Unfortunately I believe that I have started projecting my own insecurities on to this little person. I have done so much wrong that I need to slowly build her up and make her see that she is awesome. She needs to learn that in life we need to practice at things sometimes, and that trying and not being good is okay but the key is to never give up.

I feel like I failed her because I am focusing on the negatives and maybe even comparing her to other children, which makes me mean and unfair.

What Do I Want?

I need her to know that I see her kindness, her uniqueness and that I do love her. I need her to know that I am so ridiculously proud of her.

This is something that I don’t do enough and when I do it, I need to make sure she hears me, I need to make sure she is looking into my eyes and realises that we all make mistakes we aren’t perfect but we need to try our best and be our best selves. She needs to know I accept her and love her the way she is.

I need to chill out

Toys will break. Things will get misplaced. She is just a child. She needs to know that nobody is perfect.

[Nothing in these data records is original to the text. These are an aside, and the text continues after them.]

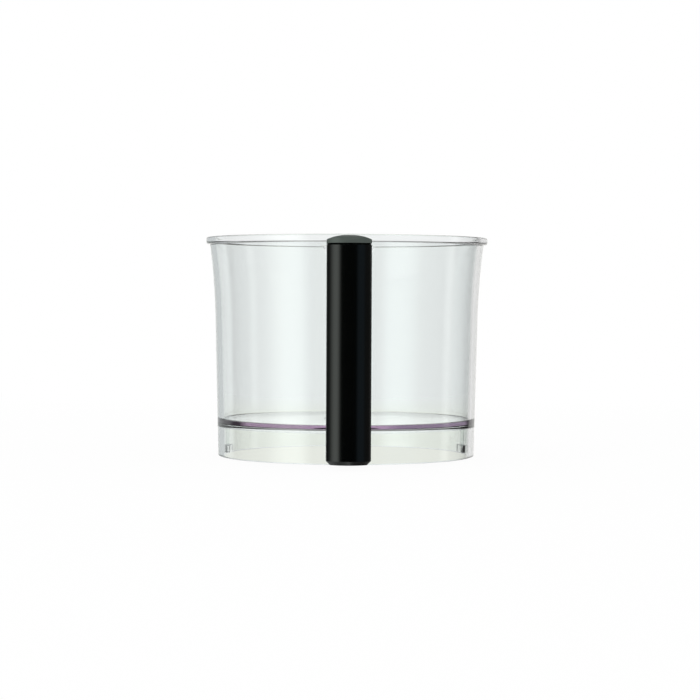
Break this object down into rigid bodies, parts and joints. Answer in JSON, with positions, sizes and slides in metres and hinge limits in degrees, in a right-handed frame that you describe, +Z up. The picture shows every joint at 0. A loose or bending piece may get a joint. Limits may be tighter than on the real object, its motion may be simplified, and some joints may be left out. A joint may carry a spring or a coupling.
{
  "type": "food processor bowl",
  "caption": "Clear round food processor work bowl with a rolled rim, a central drive shaft tube, bayonet lugs and a black D handle holding a sprung interlock rod.",
  "frame": {"origin": "on the bowl's axis, in the plane of the skirt's lower edge, which is what the bayonet seats on", "axes": "+Z up along the bowl's axis; the handle reaches toward -Y, so the picture looks along +Y; +X to the right of the handle as seen from the front"},
  "size_m": [0.1962, 0.2361, 0.1514],
  "materials": {
    "clear_polycarbonate": "clear moulded polycarbonate, polished, very slightly green",
    "black_handle": "satin black moulded plastic",
    "grey_cap": "satin charcoal grey moulded plastic",
    "white_acetal": "natural white acetal",
    "steel": "stainless steel"
  },
  "bodies": {
    "bowl_and_handle": {"bowl": "clear_polycarbonate", "handle_front_shell": "black_handle", "handle_back_shell": "black_handle", "handle_top_cap": "grey_cap", "upper_bracket_screw": "steel", "lower_bracket_screw": "steel", "grip_screw_upper": "steel", "grip_screw_lower": "steel", "rod_return_spring": "steel"},
    "push_rod": {"interlock_push_rod": "white_acetal"}
  },
  "joints": [
    {"name": "rod_push", "type": "slide", "parent": "bowl_and_handle", "child": "push_rod", "axis": [0, 0, -1], "range_m": [0, 0.005], "stiffness_N_per_m": 250, "springref_m": -0.005, "deforming": ["rod_return_spring"]}
  ]
}
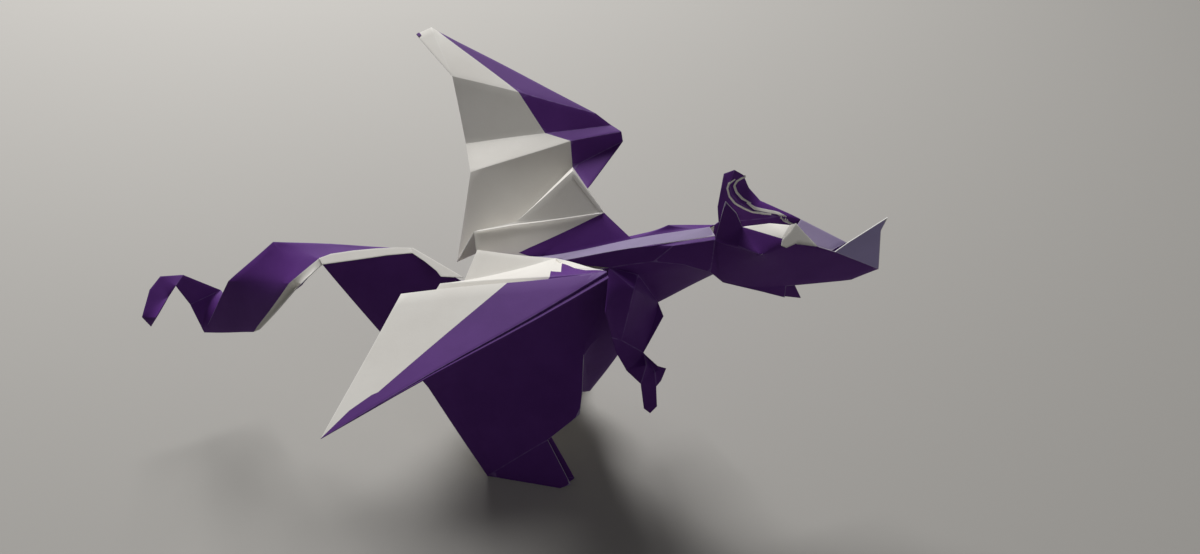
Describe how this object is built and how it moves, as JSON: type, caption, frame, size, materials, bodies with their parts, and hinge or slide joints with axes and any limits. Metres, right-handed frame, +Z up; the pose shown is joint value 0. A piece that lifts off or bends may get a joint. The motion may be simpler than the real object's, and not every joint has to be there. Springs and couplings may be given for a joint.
{
  "type": "origami dragon",
  "caption": "Standing dragon folded from one sheet of two-coloured paper, with pleated spread wings, a zigzag tail, long jaws and bent forelegs.",
  "frame": {"origin": "centre of the bounding box, at the soles of the hind feet", "axes": "+X towards the head, +Y towards the dragon's left wing, +Z up"},
  "size_m": [0.1754, 0.117, 0.0813],
  "materials": {
    "paper": "smooth uncoated folding paper, violet on one side and white on the other"
  },
  "bodies": {
    "root": {"folded_dragon": "paper"}
  },
  "joints": []
}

I need to step back and let her learn, to be there for her, to make sure that she is not scared to speak to me and that she knows that she can always tell me her secrets without the fear of me embarrassing her. I have the ability to find the humour in situations but need to realise that she is finding herself and that whilst I am an open book, she needs to be able to tell her own story. It is her story, she only need to be there to support her, not to tell her story for her.

I’m Trying

Here are a few of the things I do to try make it better for her:

  • I have a homework caddy, it has glue and scissors, magazines for cutting out, pens, lead pencils and colouring pencils. I plan on spoiling myself with an electric sharpener as life shouldn’t be that hard. The homework caddy is for homework and I state this as we have managed to dry up a glue. misplace copious amounts of stationery and it is only February.
  • Consistency in breaking down homework into edible chunks, for example whilst driving I try to ask engaging questions: “That car has four wheels and a trailer with two wheels, so how many wheels does it have altogether?”
  • I do not shout or tantrum. If her shoes are on the wrong way or can’t be found then we are either late for school or other shoes need to be worn. This will hopefully promote accountability from her side as well.
  • Accountability and responsibility need to be taken from all sides, not just mine.
  • We eat breakfast and then brush teeth before we change in our house, so as to prevent another toothpaste incident this year.
  • We have fun reading time; I love reading and I am so desperate for that love to follow through with both my girls and refer to the point above about not shouting.
  • Slowing down and becoming a fun mom again. I’m battling a bit with this one as it is easier said than done.

My Promise To Her

This past December I embarrassed her. After that she made me “pinky promise” to never speak about her toilet habits even with my family. I’m ashamed to admit that I do it, I embarrass her, and I don’t even try that hard. I don’t do it intentionally. I am just my loud brash self.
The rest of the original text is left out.